We are all interested more or less in the Chinese. Particularly have we a curiosity to learn more about the habits, mode of living, the hopes, plans, and customs of the Chinese men and women who live and are a part of our life, yet not a part of it, here in the West.

—Edgar L. Hampton, editor of The Westerner magazine (1909)

You have always encouraged and helped me. There may be a certain literary prestige in having one's work accepted by the Eastern critics; but my stories and articles in "The Westerner," "Out West," and [Seattle] "Post-Intelligencer" accomplish more the object of my life, which is not so much to put a Chinese name into American literature, as to break down prejudice, and to cause the American heart to soften and the American mind to broaden towards the Chinese people now living in America—the humble, kindly, moral, unassuming Chinese people of America. And I have reason to believe from letters received, that to a certain extent, I have succeeded. And this, I owe chiefly to Western editors.

—Edith Eaton to Edgar Hampton (1909)1

Ever since the recovery of the pioneering British/Canadian/American author Edith Eaton (who wrote under the pen name Sui Sin Far) and her works from the shadows of American literary history began in the early 1980s, scholars have steadfastly continued to comb through microfilm, digital, and even paper versions of late-nineteenth and early-twentieth-century periodicals looking for more of her writing. As a result, the list of her published non-fiction, sketches, and short stories has significantly expanded. Yet, despite the greater knowledge about the extent of Eaton's publication record and audiences such sleuthing has produced, the approaches used to assess the significance of her works have remained mostly unchanged. When a previously-unknown serialized work is brought to light, typically the discoverer/scholar: a) attempts to connect the work to Sui Sin Far herself; b) delineates the prevailing negative attitudes towards Chinese people and culture in the United States at the time and then demonstrates the "trickster" strategies Eaton used to interrogate these views; and/or c) makes some type of assertion about what cultural labor the work performed among its readers.
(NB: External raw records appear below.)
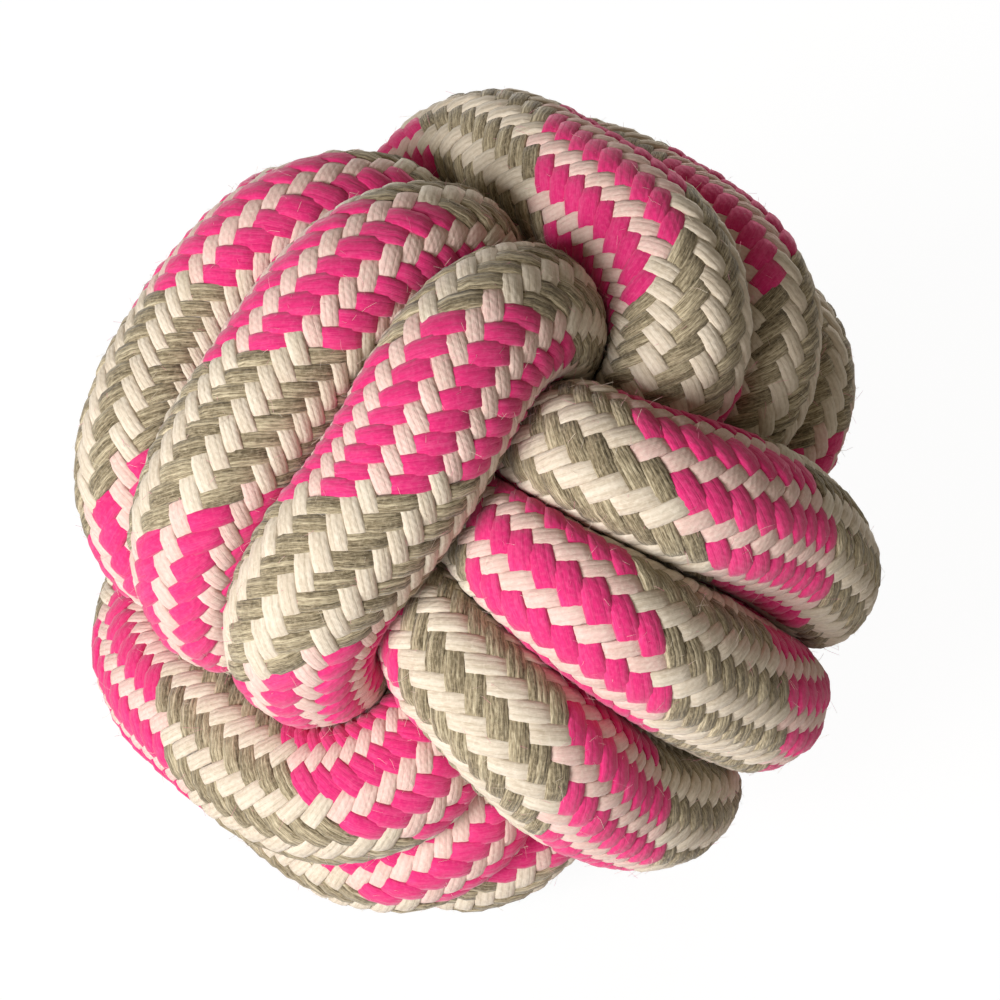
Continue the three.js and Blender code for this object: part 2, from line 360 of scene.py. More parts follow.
def skin():
    angles = np.arange(sides) / sides * 2 * math.pi
    full = np.maximum(row_radii + turn_clearance, inside_fullness_share * rope_diameter / 2)
    in_ends = (row_lengths < route_lengths[start_count]) | (row_lengths > route_lengths[-1 - finish_count])
    full[in_ends] = np.minimum(full[in_ends], tucked_diameter / 2)
    full = smoothed(full, width_smoothing_rows)
    radius = np.empty((row_count + 1, sides))
    directions = np.empty((row_count + 1, sides, 3))
    for i in range(row_count + 1):
        turned = angles + row_twist[i]
        directions[i] = np.outer(np.cos(turned), row_outward[i]) + np.outer(np.sin(turned), row_sideways[i])
        room = room_round(directions[i], i) - contact_clearance
        radius[i] = (full[i] ** -corner_softness + room ** -corner_softness) ** (-1 / corner_softness)
    radius = smoothed(radius, skin_smoothing_reach)
    return directions, smoothed(radius, skin_smoothing_reach, closed_axis=1)


skin_outs, skin_radii = skin()
print(f"skin radius {skin_radii.min() * 1000:.1f} to {skin_radii.max() * 1000:.1f} mm")

# %% [markdown]
# ## The skin as a mesh
# The grid is closed into a tube by joining its last column to its first. The UV map needs its own corner
# values there, so that the last column ends at 1 and doesn't run back to 0. The rope's route is written for
# an upright ball, so the mesh is tipped and turned here as the toy lies.

# %% Skin mesh
strand_thickness = 0.001
lying = np.array(Matrix.Rotation(math.radians(front_turn_degrees), 3, "Z")
                 @ Matrix.Rotation(math.radians(tip_degrees), 3, "Y"))


def skin_mesh(name, depth, skip=1):
    """The skin, lowered into the rope by depth, as a tube with an unrolled UV map and closed ends."""
    radius = skin_radii - depth * skin_radii / (rope_diameter / 2)
    points = (row_points[:, None] + skin_outs * radius[:, :, None])[::skip, ::skip]
    row_total, side_total = len(points) - 1, points.shape[1]
    points = points.reshape(-1, 3) @ lying.T + np.array(ball_middle)
    points[:, 2] = np.maximum(points[:, 2], depth)
    rows, columns = np.meshgrid(np.arange(row_total), np.arange(side_total), indexing="ij")
    rows, columns = rows.ravel(), columns.ravel()
    after = (columns + 1) % side_total
    faces = np.stack([rows * side_total + columns, rows * side_total + after,
                      (rows + 1) * side_total + after, (rows + 1) * side_total + columns], axis=1)
    mesh = bpy.data.meshes.new(name)
    last_row = row_total * side_total
    ends = [list(range(side_total))[::-1], list(range(last_row, last_row + side_total))]
    mesh.from_pydata(points.tolist(), [], faces.tolist() + ends)
    uv = np.zeros((len(mesh.loops), 2))
    corners = np.stack([columns, columns + 1, columns + 1, columns], axis=1) / side_total
    heights = np.stack([rows, rows, rows + 1, rows + 1], axis=1) / row_total
    uv[:faces.size] = np.stack([corners.ravel(), heights.ravel()], axis=1)
    mesh.uv_layers.new(name="UVMap").data.foreach_set("uv", uv.ravel())
    mesh.shade_smooth()
    return mesh


skin_base = skin_mesh("skin", strand_thickness)
outs = (skin_outs.reshape(-1, 3) @ lying.T).astype(np.float32)
skin_base.attributes.new("out", "FLOAT_VECTOR", "POINT").data.foreach_set("vector", outs.ravel())
plump = (skin_radii / (rope_diameter / 2)).astype(np.float32)
skin_base.attributes.new("plump", "FLOAT", "POINT").data.foreach_set("value", plump.ravel())
print(f"skin mesh {len(skin_base.vertices)} points")

# %% [markdown]
# ## One strand where it shows
# In this plait a strand passes over two others, then under two. What shows of it is a small pad of a few
# yarns side by side, whose two ends dive under the strands that cross it. Thousands are needed, so the pad
# has only a few dozen faces, and its yarns come from the material. It is drawn on the plait's own grid:
# half a crossing to each side, and a little more than one crossing to each end.

# %% Pad mesh
pad_stations = (-1.42, -1.05, -0.5, 0.5, 1.05, 1.42)
pad_reach = 1.48
pad_end_power = 3
pad_end_softness = 0.8
pad_top = ((-0.5, 0.5), (-0.41, 0.87), (-0.15, 1.0), (0.15, 1.0), (0.41, 0.87), (0.5, 0.5))
pad_bottom = ((0.0, -0.2),)


def pad_mesh():
    section = pad_top + pad_bottom
    count = len(section)
    vertices, around = [], []
    for along in pad_stations:
        rise = (1 - (abs(along) / pad_reach) ** pad_end_power) ** pad_end_softness
        for across, height in section:
            vertices.append((across, along, height * rise if height > 0 else height))
            around.append(across + 0.5)
    faces = [(row * count + side, row * count + (side + 1) % count,
              (row + 1) * count + (side + 1) % count, (row + 1) * count + side)
             for row in range(len(pad_stations) - 1) for side in range(count)]
    last = (len(pad_stations) - 1) * count
    faces += [tuple(range(count))[::-1], tuple(range(last, last + count))]
    mesh = bpy.data.meshes.new("pad")
    mesh.from_pydata(vertices, [], faces)
    uv = mesh.uv_layers.new(name="UVMap")
    for loop in mesh.loops:
        along = vertices[loop.vertex_index][1]
        uv.data[loop.index].uv = (around[loop.vertex_index], along / (2 * pad_stations[-1]) + 0.5)
    return mesh


pad = new_object("pad_shape", pad_mesh())
pad.hide_render = True
print(f"pad {len(pad.data.polygons)} faces")

# %% [markdown]
# ## Helpers for node trees
# Every tree in this scene is made in code. These helpers add a node with its inputs filled or linked, and
# the kinds of node that come up often, so that each tree below reads as a recipe.

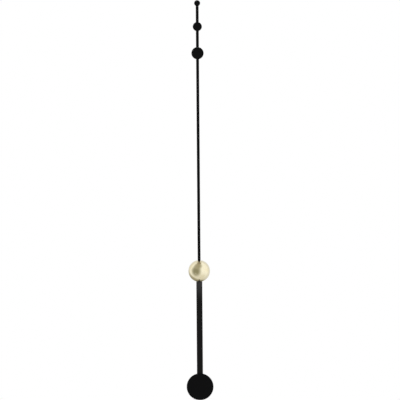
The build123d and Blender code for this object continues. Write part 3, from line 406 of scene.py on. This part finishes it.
def only(piece):
    bpy.ops.object.select_all(action="DESELECT")
    piece.select_set(True)
    bpy.context.view_layer.objects.active = piece


# Names the primitive that was just added and puts its place in its mesh
def added(name):
    piece = bpy.context.object
    piece.name = name
    piece.data.name = name
    bpy.ops.object.transform_apply()
    return piece


def openMesh(piece):
    only(piece)
    bpy.ops.object.mode_set(mode="EDIT")
    bpy.context.tool_settings.mesh_select_mode = (True, False, False)
    bpy.ops.mesh.select_all(action="SELECT")


def closeMesh():
    bpy.ops.object.mode_set(mode="OBJECT")


# Selects the vertices, in edit mode, that pass a test of their place
def pickPoints(piece, test):
    bpy.ops.mesh.select_all(action="DESELECT")
    mesh = bmesh.from_edit_mesh(piece.data)
    for point in mesh.verts:
        if test(point.co):
            point.select_set(True)
    mesh.select_flush_mode()
    bmesh.update_edit_mesh(piece.data)


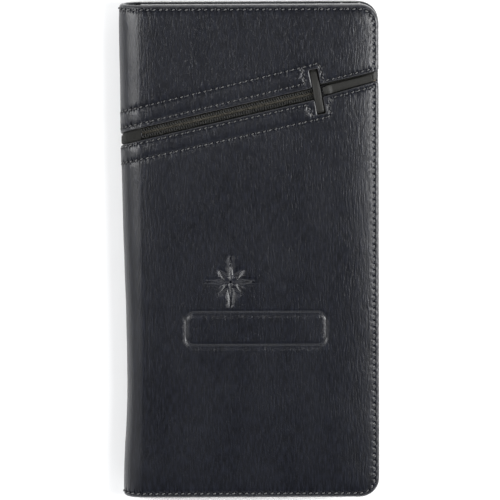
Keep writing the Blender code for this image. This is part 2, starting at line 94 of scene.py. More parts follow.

To support their hypotheses, scholars have usually offered a good [End Page 220] deal of biographical or socio-historical contextual information, along with close textual analyses of Eaton's newly-discovered texts. Such evidence is quite appropriate if one wishes to connect Eaton's works to her life or analyze her intentions and methods; they are quite insufficient, however, to support any postulations about the effects her writing might have had on late nineteenth- and early twentieth-century periodical readers. A new methodology to more accurately assess the historical reader response to Eaton's serialized writings is thus called for. And because the same weaknesses of previous assertions about readers' responses to Eaton's fictions are evident in almost all postulations offered thus far about the cultural labor performed by works of other American regionalist authors during this period, the development of such a new methodology can have significant implications for the study of this genre as a whole.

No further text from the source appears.